Retry Policies: Many API providers recommend specific retry mechanisms for transient errors, including rate limit errors. They might suggest a minimum delay before retrying or even provide pseudocode for implementing exponential backoff. Adhering to these recommendations is vital because a provider's infrastructure might be optimized to handle retries in a specific manner, and ignoring their guidance could exacerbate the problem.
Exponential Backoff Recommendations: This is a common and highly recommended strategy for retrying failed requests. Documentation often explicitly advises its use and might even specify maximum retry attempts or total retry duration. Providers also frequently indicate whether they expose X-RateLimit-Reset or Retry-After headers, which can be invaluable for precise timing of retries.
Error Codes and Messages: Understand the specific HTTP status codes (e.g., 429) and any custom error messages or codes that indicate a rate limit violation. This allows for precise error handling in the client application.
Best Practices and Usage Guidelines: Beyond explicit limits, documentation often includes broader guidelines for efficient API usage, such as recommendations for batching requests, using webhooks, or implementing caching. These suggestions are goldmines for optimizing API interactions.

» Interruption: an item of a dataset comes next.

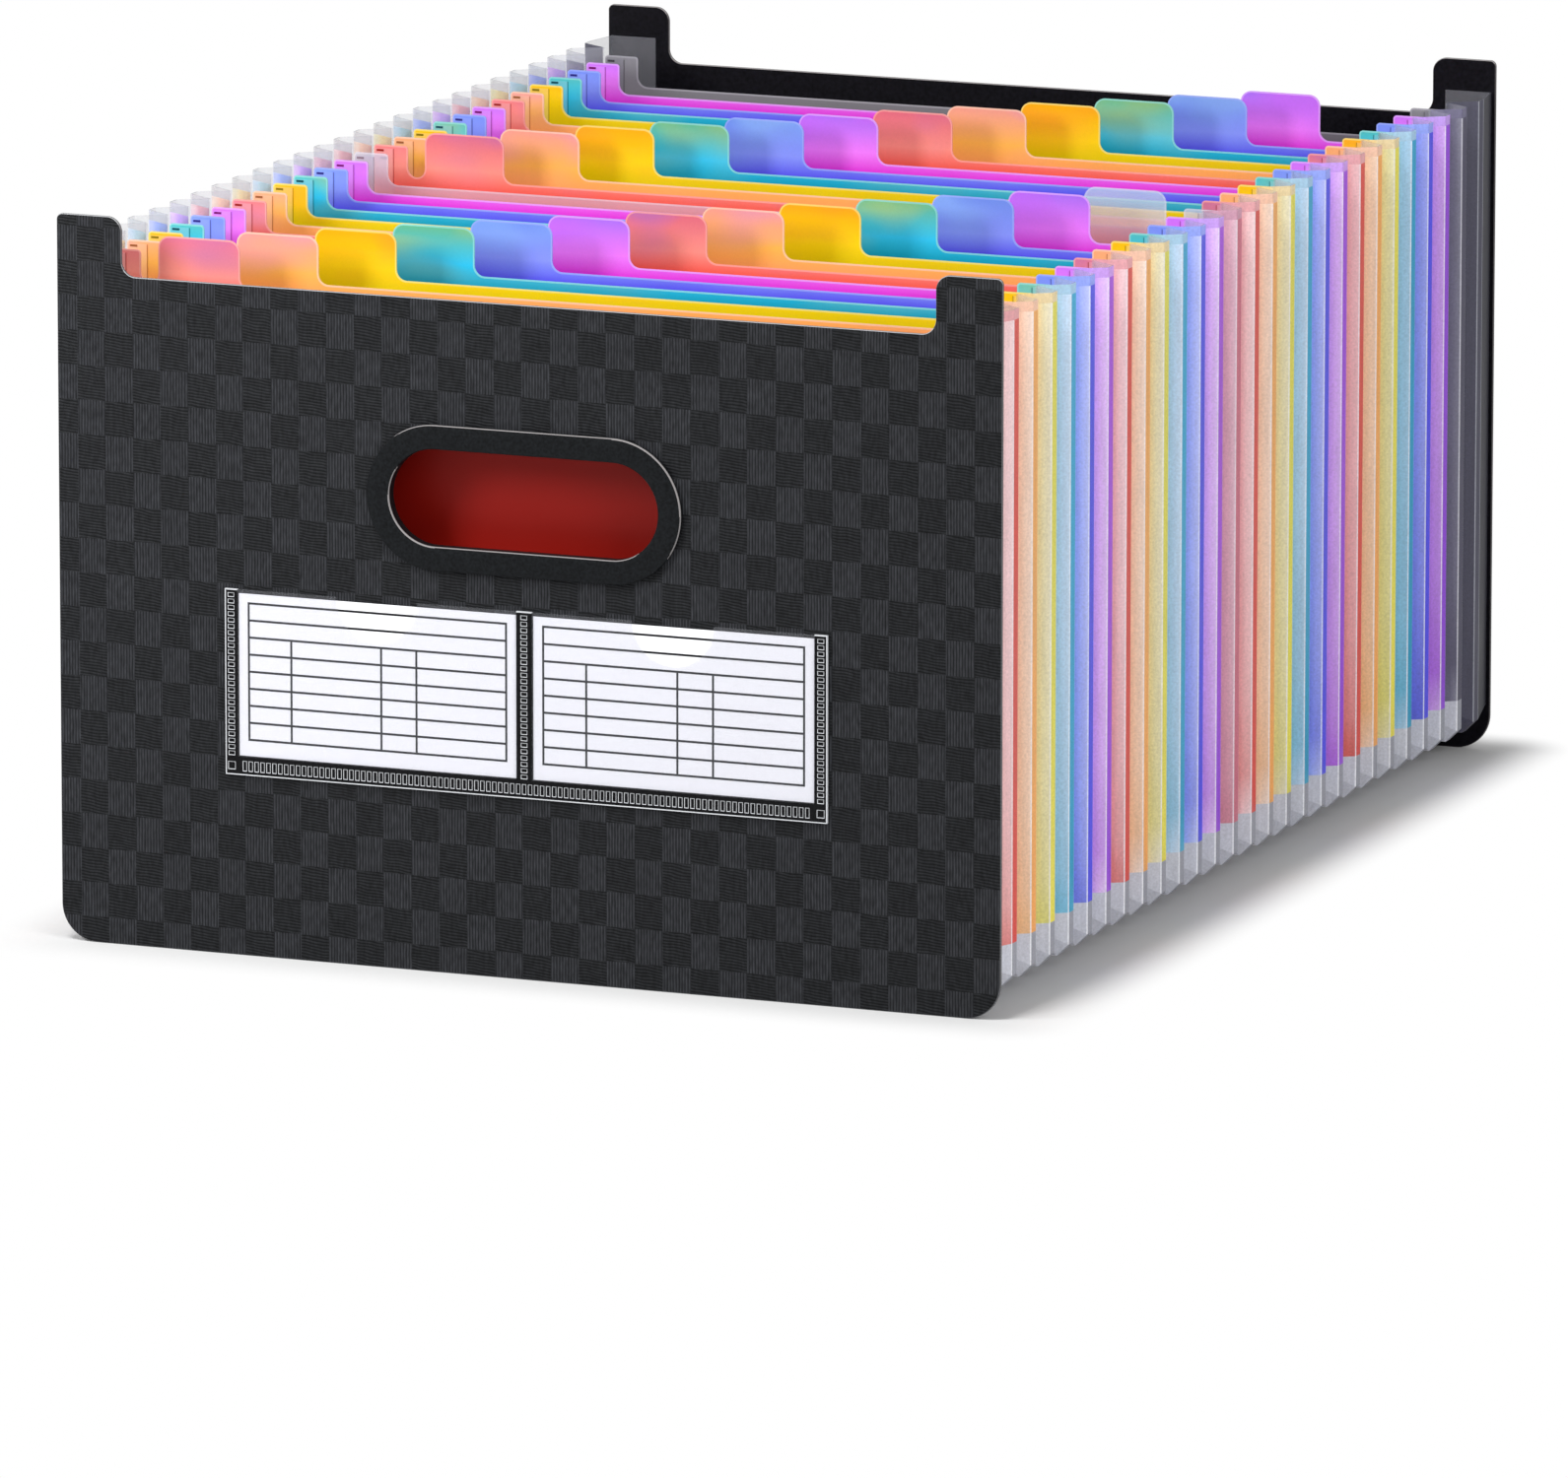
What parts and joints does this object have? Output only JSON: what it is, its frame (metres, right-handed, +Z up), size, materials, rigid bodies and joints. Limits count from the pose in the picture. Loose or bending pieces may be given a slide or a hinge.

Failing to consult the documentation is akin to driving without knowing the speed limit or road rules; eventually, you're bound to run into trouble. A thorough understanding of the API's stated policies is the bedrock upon which all effective rate limit circumvention strategies are built. It demonstrates respect for the API provider's infrastructure and helps foster a collaborative environment, rather than an adversarial one, between client and server.

2.2 Client-Side Best Practices: Smart Request Management

Once the API's rules are clear, the next step involves implementing intelligent request management strategies directly within the client application. These techniques aim to control the outbound request rate proactively, preventing the application from exceeding limits and reacting gracefully when it does.

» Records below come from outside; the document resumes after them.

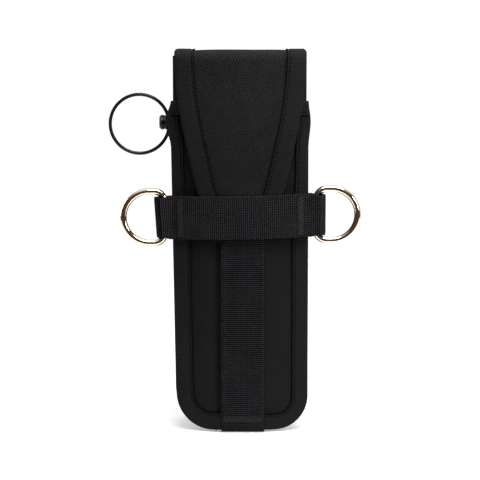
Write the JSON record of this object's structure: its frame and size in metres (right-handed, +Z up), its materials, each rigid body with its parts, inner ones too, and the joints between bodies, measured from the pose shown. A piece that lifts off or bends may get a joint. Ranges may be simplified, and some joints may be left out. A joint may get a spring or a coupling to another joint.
{
  "type": "compact breathing air set in belt holster",
  "caption": "Slim breathing air set standing in a black nylon belt holster with a tucked flap, keeper strap, side D-rings and a pull ring.",
  "frame": {"origin": "underside of the load strip, below the axis of the air cylinder", "axes": "+X to the wearer's right when seen from the front, +Y from the front to the back panel, +Z up"},
  "size_m": [0.2205, 0.0784, 0.333],
  "materials": {
    "nylon_cloth": "woven",
    "lining_cloth": "woven",
    "foam": "matte",
    "webbing": "ribbed",
    "binding_tape": "ribbed",
    "thread": "twisted",
    "hook_and_loop": "pile",
    "stiffener_board": "matte",
    "nickel_plate": "polished",
    "dark_wire": "satin",
    "black_anodised": "satin",
    "cylinder_skin": "satin",
    "valve_plate": "satin",
    "raw_brass": "machined",
    "steel": "brushed",
    "black_rubber": "matte",
    "black_plastic": "fine texture",
    "yellow_plastic": "moulded",
    "dial_face": "matte",
    "lens": "clear"
  },
  "bodies": {
    "holster": {"back_shell": "nylon_cloth", "back_stiffener": "stiffener_board", "back_lining": "lining_cloth", "back_binding": "binding_tape", "gusset": "nylon_cloth", "front_shell": "nylon_cloth", "front_foam": "foam", "front_lining": "lining_cloth", "front_binding": "binding_tape", "mouth_binding": "binding_tape", "loop_patch": "hook_and_loop", "front_strip": "webbing", "belt_loop": "webbing", "keeper_strap": "webbing", "ring_tab_left": "webbing", "ring_tab_right": "webbing", "keeper_bartacks": "thread", "strip_bartack": "thread", "belt_loop_bartacks": "thread", "air_cylinder": "cylinder_skin", "cylinder_boot": "black_rubber", "neck_oring": "black_rubber", "valve_body": "valve_plate", "burst_plug": "raw_brass", "fill_plug": "raw_brass", "gland_nut": "valve_plate", "gland_oring": "black_rubber", "valve_seat": "raw_brass", "gauge_case": "black_anodised", "gauge_dial": "dial_face", "gauge_lens": "lens", "gauge_bezel": "valve_plate", "regulator_housing": "black_plastic", "inlet_nozzle": "raw_brass", "diaphragm": "black_rubber", "regulator_cover": "black_plastic", "cover_screws": "steel", "purge_spring": "steel", "exhaust_valve": "black_rubber", "exhaust_cover": "black_plastic", "mouthpiece": "black_rubber", "mouthpiece_clamp": "black_plastic"},
    "flap_top": {"flap_top_shell": "nylon_cloth", "flap_top_lining": "lining_cloth", "flap_top_bindings": "binding_tape"},
    "flap_front": {"flap_front_shell": "nylon_cloth", "flap_front_foam": "foam", "flap_front_lining": "lining_cloth", "flap_binding_left": "binding_tape", "flap_binding_right": "binding_tape", "flap_tongue": "nylon_cloth", "hook_patch": "hook_and_loop"},
    "left_ring": {"d_ring_left": "nickel_plate"},
    "right_ring": {"d_ring_right": "nickel_plate"},
    "plunger": {"pull_plunger": "black_anodised"},
    "pull_ring_body": {"pull_ring": "dark_wire"},
    "purge": {"purge_button": "yellow_plastic", "diaphragm_plate": "steel"},
    "lever": {"demand_lever": "steel"},
    "pointer": {"gauge_pointer": "dark_wire"}
  },
  "joints": [
    {"name": "flap_open", "type": "hinge", "parent": "holster", "child": "flap_top", "pos_m": [0, 0.032, 0.3294], "axis": [-1, 0, 0], "range_deg": [0, 110], "deforming": ["flap_tongue", "hook_patch"]},
    {"name": "flap_unfold", "type": "hinge", "parent": "flap_top", "child": "flap_front", "pos_m": [0, -0.0331, 0.333], "axis": [-1, 0, 0], "range_deg": [0, 55], "deforming": ["flap_tongue", "hook_patch"]},
    {"name": "left_ring_swing", "type": "hinge", "parent": "holster", "child": "left_ring", "pos_m": [-0.066, -0.0226, 0.1898], "axis": [0, 0, 1], "range_deg": [-95, 100]},
    {"name": "right_ring_swing", "type": "hinge", "parent": "holster", "child": "right_ring", "pos_m": [0.066, -0.0226, 0.1922], "axis": [0, 0, -1], "range_deg": [-95, 100]},
    {"name": "plunger_pull", "type": "slide", "parent": "holster", "child": "plunger", "axis": [-1, 0, 0], "range_m": [0, 0.0044]},
    {"name": "pull_ring_swing", "type": "hinge", "parent": "plunger", "child": "pull_ring_body", "pos_m": [-0.0627, 0, 0.271], "axis": [0, 0, 1], "range_deg": [-86, 66]},
    {"name": "purge_press", "type": "slide", "parent": "holster", "child": "purge", "axis": [0, 0, -1], "range_m": [0, 0.0014], "stiffness_N_per_m": 800, "deforming": ["purge_spring"]},
    {"name": "lever_tip", "type": "hinge", "parent": "holster", "child": "lever", "pos_m": [-0.011, 0, 0.2956], "axis": [0, 1, 0], "range_deg": [0, 7.2]},
    {"name": "pointer_turn", "type": "hinge", "parent": "holster", "child": "pointer", "pos_m": [0.0496, 0, 0.271], "axis": [1, 0, 0], "range_deg": [-135, 135]}
  ],
  "couplings": [
    {"joint": "flap_unfold", "follows": "flap_open", "ratio": 0.5},
    {"joint": "lever_tip", "follows": "purge_press", "rad_per_m": 87.7}
  ]
}
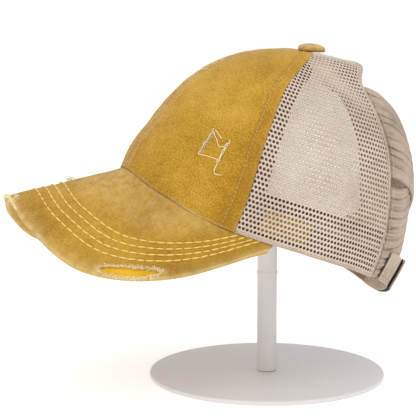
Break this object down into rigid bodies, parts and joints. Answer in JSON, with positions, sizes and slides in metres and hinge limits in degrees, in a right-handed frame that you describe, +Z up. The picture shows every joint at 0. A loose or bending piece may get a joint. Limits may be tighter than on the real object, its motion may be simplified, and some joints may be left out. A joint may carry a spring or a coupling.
{
  "type": "ponytail baseball cap on a cap stand",
  "caption": "Ponytail baseball cap of washed cotton and net, with a curved peak, gathered bands that cross at the back and a closure strap, on a plain domed stand.",
  "frame": {"origin": "middle of the underside of the stand's base", "axes": "+Z up along the stand's pole, -Y towards the peak, +X towards the wearer's left"},
  "size_m": [0.163, 0.2583, 0.2126],
  "materials": {
    "washed_cotton": "mustard washed cotton twill, pale along worn edges",
    "net": "beige polyester net with round holes",
    "tape": "dark brown woven tape",
    "gathered_elastic": "taupe knitted cloth gathered over elastic",
    "label": "blank mustard woven label",
    "board": "bright yellow cloth over the peak's board",
    "strap": "dusty taupe woven strap",
    "hook_pad": "black hook-and-loop pad",
    "stand_plastic": "white satin plastic",
    "stand_steel": "light grey painted steel"
  },
  "bodies": {
    "root": {"front_panel_left": "washed_cotton", "front_panel_right": "washed_cotton", "mesh_panel_left": "net", "mesh_panel_right": "net", "seam_tape_left": "tape", "seam_tape_right": "tape", "band_left": "gathered_elastic", "band_right": "gathered_elastic", "sweatband": "tape", "side_label": "label", "brim_cover_top": "washed_cotton", "brim_board": "board", "brim_cover_under": "washed_cotton", "crown_button": "washed_cotton", "strap_left": "strap", "strap_right": "strap", "strap_hook_pad": "hook_pad", "stand_dome": "stand_plastic", "stand_pole": "stand_steel", "stand_base": "stand_steel"}
  },
  "joints": []
}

2.2.1 Implementing Exponential Backoff with Jitter

When an API responds with a 429 Too Many Requests error, simply retrying immediately is almost always the wrong approach. It often exacerbates the problem, placing additional strain on an already overwhelmed server and increasing the likelihood of further rate limit hits. The solution lies in exponential backoff with jitter.

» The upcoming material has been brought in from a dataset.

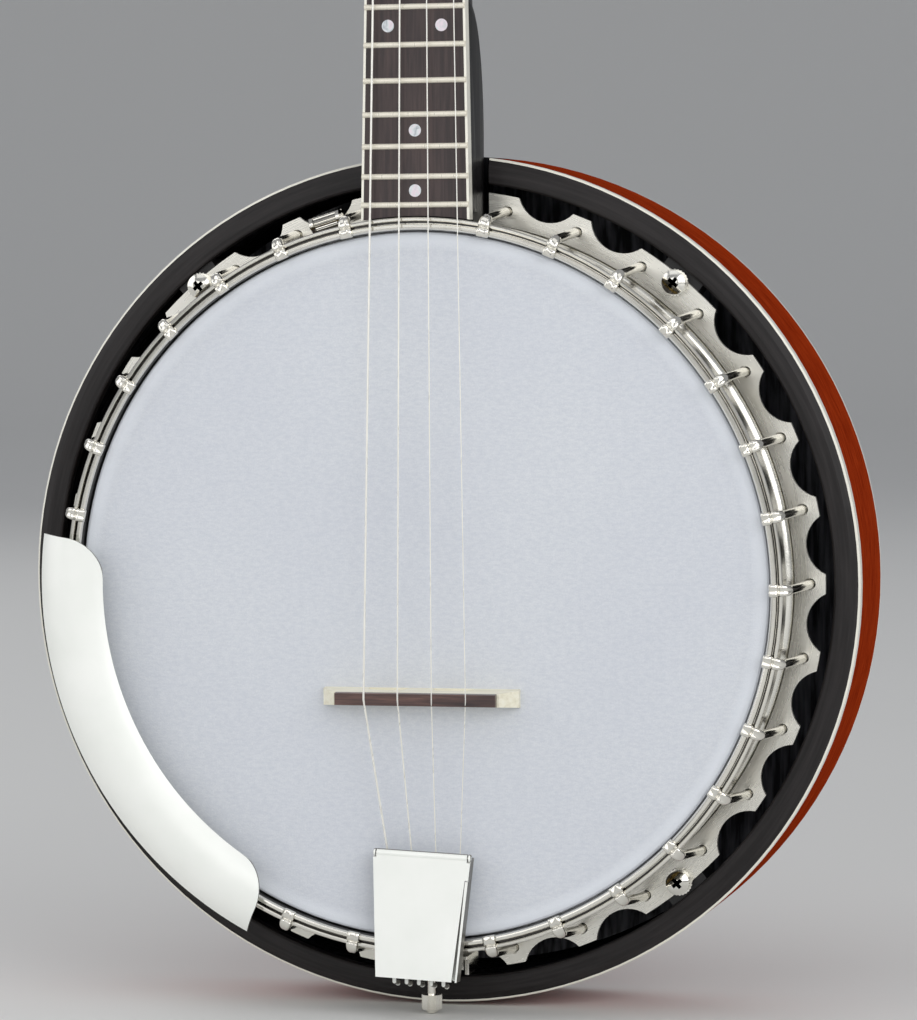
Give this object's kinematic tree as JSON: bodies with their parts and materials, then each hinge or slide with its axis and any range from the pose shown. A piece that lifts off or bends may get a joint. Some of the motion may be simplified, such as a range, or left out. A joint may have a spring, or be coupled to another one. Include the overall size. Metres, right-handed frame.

Exponential backoff is a standard error handling strategy where client applications progressively increase the waiting time between retries for failed requests. The "exponential" part means that the delay grows with each subsequent retry attempt. For example, if the first retry waits for 1 second, the second might wait for 2 seconds, the third for 4 seconds, and so on. This strategy prevents a thundering herd problem, where multiple clients simultaneously retry after a short, fixed delay, overwhelming the server again.

The problem with pure exponential backoff, however, is that if many clients hit a rate limit simultaneously, they might all retry at roughly the same exponentially increasing intervals, creating synchronized spikes of traffic. This is where jitter comes in. Jitter introduces a small, random delay into the backoff period. Instead of waiting for exactly 2 seconds, the client might wait for 1.8 to 2.2 seconds. This randomization helps to desynchronize retries across multiple clients, smoothing out the load on the API server and increasing the chances of successful retries for all.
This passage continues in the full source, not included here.